◆ What you have to do ◆
From the first line of the data below, copy each line up to the one containing "slope_top = 25.0", and include that line too.

◆ Supplied material ◆
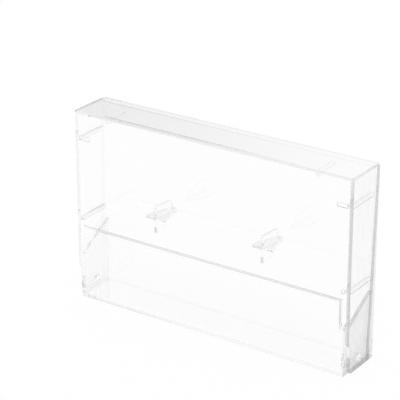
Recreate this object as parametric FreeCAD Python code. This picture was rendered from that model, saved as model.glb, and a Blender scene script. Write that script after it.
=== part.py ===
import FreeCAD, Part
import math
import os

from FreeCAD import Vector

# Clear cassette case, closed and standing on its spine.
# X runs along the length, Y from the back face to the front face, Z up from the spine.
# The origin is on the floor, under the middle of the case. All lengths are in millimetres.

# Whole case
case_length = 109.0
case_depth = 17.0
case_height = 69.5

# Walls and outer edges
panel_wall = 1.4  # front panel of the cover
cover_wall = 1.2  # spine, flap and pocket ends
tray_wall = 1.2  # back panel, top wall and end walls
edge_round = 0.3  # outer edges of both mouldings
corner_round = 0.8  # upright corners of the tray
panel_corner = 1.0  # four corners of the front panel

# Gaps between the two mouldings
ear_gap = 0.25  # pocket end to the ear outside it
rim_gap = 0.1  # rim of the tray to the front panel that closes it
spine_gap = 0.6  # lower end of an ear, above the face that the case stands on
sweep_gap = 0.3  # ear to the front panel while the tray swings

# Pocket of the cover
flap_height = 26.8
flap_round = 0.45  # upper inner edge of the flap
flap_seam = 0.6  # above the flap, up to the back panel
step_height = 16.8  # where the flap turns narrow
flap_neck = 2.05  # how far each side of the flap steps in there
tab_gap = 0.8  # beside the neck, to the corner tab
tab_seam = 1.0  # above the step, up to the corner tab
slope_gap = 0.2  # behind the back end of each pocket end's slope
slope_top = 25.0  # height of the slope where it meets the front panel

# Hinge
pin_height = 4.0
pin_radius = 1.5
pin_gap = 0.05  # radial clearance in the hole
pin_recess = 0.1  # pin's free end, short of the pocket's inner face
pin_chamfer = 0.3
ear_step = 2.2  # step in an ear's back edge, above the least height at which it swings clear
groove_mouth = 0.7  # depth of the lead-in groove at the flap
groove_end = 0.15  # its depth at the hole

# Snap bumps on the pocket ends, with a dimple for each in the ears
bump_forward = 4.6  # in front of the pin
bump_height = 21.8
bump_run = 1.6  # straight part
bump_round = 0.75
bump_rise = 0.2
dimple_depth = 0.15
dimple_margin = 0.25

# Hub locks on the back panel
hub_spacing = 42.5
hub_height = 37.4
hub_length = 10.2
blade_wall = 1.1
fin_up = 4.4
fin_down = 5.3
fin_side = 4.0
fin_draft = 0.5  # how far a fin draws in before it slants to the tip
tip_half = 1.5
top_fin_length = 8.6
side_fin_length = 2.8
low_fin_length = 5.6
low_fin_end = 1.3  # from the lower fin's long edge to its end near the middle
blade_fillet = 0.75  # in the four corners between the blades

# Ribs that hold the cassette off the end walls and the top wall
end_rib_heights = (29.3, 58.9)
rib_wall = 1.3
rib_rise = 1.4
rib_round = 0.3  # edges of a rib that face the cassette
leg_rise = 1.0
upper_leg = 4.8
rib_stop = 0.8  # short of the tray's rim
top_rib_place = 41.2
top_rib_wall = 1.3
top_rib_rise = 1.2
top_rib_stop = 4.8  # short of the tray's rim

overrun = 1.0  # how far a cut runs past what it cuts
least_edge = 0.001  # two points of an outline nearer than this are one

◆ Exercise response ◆
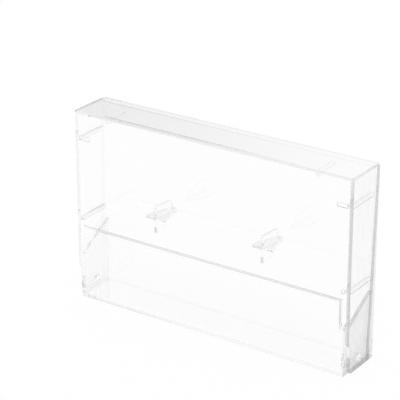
Recreate this object as parametric FreeCAD Python code. This picture was rendered from that model, saved as model.glb, and a Blender scene script. Write that script after it.
=== part.py ===
import FreeCAD, Part
import math
import os

from FreeCAD import Vector

# Clear cassette case, closed and standing on its spine.
# X runs along the length, Y from the back face to the front face, Z up from the spine.
# The origin is on the floor, under the middle of the case. All lengths are in millimetres.

# Whole case
case_length = 109.0
case_depth = 17.0
case_height = 69.5

# Walls and outer edges
panel_wall = 1.4  # front panel of the cover
cover_wall = 1.2  # spine, flap and pocket ends
tray_wall = 1.2  # back panel, top wall and end walls
edge_round = 0.3  # outer edges of both mouldings
corner_round = 0.8  # upright corners of the tray
panel_corner = 1.0  # four corners of the front panel

# Gaps between the two mouldings
ear_gap = 0.25  # pocket end to the ear outside it
rim_gap = 0.1  # rim of the tray to the front panel that closes it
spine_gap = 0.6  # lower end of an ear, above the face that the case stands on
sweep_gap = 0.3  # ear to the front panel while the tray swings

# Pocket of the cover
flap_height = 26.8
flap_round = 0.45  # upper inner edge of the flap
flap_seam = 0.6  # above the flap, up to the back panel
step_height = 16.8  # where the flap turns narrow
flap_neck = 2.05  # how far each side of the flap steps in there
tab_gap = 0.8  # beside the neck, to the corner tab
tab_seam = 1.0  # above the step, up to the corner tab
slope_gap = 0.2  # behind the back end of each pocket end's slope
slope_top = 25.0  # height of the slope where it meets the front panel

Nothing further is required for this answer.